Voyant les pouvoirs publics s'acheminer vers cette solution, Bernard Charlès, menant ses menaces à exécution, a voulu prendre les devants en mettant un terme à sa candidature, sans attendre la décision finale de René Ricol, et l'arbitrage de François Fillon. De fait, selon nos informations, la lettre de Dassault Systèmes est arrivée au CGI avant les recommandations du Comité d'investissement indépendant, qui s'était réuni  vendredi 30 mars pour choisir et noter les projets. De bonne source, d'après les dépouillements effectués au CGI, les deux Andromède, Dassault-SFR et Orange-Thalès, sont finalement arrivés à égalité. Du coup, si Dassault Systèmes ne s'était pas désisté, René Ricol aurait donc dû recommander les deux solutions de cloud à François Fillon.

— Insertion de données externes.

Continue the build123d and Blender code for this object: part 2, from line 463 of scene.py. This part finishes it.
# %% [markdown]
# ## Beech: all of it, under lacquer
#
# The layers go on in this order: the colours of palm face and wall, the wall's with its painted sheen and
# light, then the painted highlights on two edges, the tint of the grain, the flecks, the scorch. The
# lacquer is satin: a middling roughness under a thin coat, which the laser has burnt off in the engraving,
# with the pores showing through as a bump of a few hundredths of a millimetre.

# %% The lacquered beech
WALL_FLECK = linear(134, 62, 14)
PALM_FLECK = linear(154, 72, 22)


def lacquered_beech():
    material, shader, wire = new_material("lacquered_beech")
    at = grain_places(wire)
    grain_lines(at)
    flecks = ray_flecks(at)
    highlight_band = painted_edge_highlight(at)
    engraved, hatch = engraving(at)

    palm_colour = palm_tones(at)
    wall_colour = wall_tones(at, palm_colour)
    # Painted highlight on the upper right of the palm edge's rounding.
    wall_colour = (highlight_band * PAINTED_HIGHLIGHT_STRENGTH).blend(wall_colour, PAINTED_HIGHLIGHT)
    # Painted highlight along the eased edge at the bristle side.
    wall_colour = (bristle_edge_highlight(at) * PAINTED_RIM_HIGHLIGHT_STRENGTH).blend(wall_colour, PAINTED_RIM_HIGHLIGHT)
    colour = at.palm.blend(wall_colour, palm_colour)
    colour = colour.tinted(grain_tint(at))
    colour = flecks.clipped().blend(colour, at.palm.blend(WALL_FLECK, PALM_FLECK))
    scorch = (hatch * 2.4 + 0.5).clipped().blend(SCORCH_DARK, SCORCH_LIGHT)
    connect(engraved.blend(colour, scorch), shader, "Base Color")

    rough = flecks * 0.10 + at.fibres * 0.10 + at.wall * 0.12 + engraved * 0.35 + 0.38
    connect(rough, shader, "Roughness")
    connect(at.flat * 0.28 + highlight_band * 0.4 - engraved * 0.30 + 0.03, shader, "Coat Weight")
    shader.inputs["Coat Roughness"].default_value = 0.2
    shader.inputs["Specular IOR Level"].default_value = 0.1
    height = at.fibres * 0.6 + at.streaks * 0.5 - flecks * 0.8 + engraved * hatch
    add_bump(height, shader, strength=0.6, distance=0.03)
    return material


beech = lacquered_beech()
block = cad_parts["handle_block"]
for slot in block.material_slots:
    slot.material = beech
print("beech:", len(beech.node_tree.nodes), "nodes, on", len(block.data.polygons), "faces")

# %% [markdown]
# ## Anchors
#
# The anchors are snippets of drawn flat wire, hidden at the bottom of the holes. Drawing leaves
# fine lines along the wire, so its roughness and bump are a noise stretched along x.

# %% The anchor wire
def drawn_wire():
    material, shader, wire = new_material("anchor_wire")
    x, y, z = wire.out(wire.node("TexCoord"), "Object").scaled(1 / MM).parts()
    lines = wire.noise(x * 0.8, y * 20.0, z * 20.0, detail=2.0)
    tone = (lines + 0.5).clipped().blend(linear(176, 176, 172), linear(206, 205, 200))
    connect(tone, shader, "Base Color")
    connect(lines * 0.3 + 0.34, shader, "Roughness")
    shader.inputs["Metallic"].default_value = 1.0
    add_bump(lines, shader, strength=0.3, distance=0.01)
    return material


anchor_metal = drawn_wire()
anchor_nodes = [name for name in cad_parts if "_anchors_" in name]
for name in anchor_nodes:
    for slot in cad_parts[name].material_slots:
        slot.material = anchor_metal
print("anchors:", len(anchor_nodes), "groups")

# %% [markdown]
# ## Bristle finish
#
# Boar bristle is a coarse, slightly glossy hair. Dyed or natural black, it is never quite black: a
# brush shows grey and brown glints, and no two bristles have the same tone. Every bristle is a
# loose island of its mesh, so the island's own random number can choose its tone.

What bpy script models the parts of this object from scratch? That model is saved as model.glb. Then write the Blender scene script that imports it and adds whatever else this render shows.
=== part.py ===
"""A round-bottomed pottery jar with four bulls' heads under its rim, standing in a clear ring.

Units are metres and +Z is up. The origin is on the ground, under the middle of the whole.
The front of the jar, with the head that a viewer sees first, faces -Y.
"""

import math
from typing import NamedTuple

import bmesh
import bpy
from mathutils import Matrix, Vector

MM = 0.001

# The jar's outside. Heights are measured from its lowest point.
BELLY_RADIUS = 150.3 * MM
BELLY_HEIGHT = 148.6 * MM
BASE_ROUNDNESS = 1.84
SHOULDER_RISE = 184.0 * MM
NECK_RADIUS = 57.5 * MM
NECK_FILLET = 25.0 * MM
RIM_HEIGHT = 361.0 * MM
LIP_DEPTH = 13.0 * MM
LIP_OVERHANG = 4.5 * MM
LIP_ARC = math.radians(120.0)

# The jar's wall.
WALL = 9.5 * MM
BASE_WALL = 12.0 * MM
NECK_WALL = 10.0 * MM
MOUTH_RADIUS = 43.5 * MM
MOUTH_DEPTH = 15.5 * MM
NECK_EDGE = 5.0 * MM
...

L'enveloppe initiale prévue par le Grand Emprunt était de 135 millions d'euros, mais le CGI avait prévu de l'ajuster au regard des besoins. De fait, les deux tandem demandaient chacun 75 millions d'euros de financement public, soit un total de 150 millions.

René Ricol va recommander le financement d'Orange-Thales

Face au désistement de Dassault Systèmes, le commissaire général à l'investissement René Ricol va recommander dans un premier temps l'Andromède d'Orange-Thalès. Selon nos informations, Jean-Bernard Lévy lui a écrit pour l'informer que SFR était toujours candidat, et qu'il cherchait un autre partenaire. Pour obtenir son financement, l'opérateur devra repasser devant le Comité d'investissement.

Dassault Systèmes claque la porte une deuxième fois

Pour Dassault Systèmes, c'est la fin d'une aventure de plus de deux ans, qu'il avait pourtant pilotée. A l'origine, l'Etat ne devait financer qu'un seul projet cloud. Pendant deux ans, Dassault Systèmes a donc travaillé à la composition d'un consortium au côté d'Orange et de Thalès. Mais en décembre, en raison de mésententes avec Stéphane Richard, le PDG d'Orange, sur la gouvernance de l'entité, les clauses de non concurrence, et les conditions tarifaires, Bernard Charlès a claqué une première fois la porte du projet, créant de facto une remise à cause totale des vélléités « cloud » gouvernementales.

Orange restant dans la course au côté de Thalès, Bernard Charlès avait ensuite beaucoup milité pour qu'un seul projet soit sélectionné: le sien. Le groupe a tenté de démontrer par qu'il n'y avait pas forcément la place pour deux,  qu'une double concurrence créerait des pressions sur les prix, et retarderait le retour sur investissement. A la mi-mars, l'ancien PDG de SFR, Frank Esser, avait lui-même souhaité qu'il n'y ait qu'un seul financement. Mais les pouvoirs publics en ont décidé autrement. Les défenseurs de cette solution avancent qu'il s'agit là d'un moyen de créer de la concurrence pour que le marché décolle plus rapidement.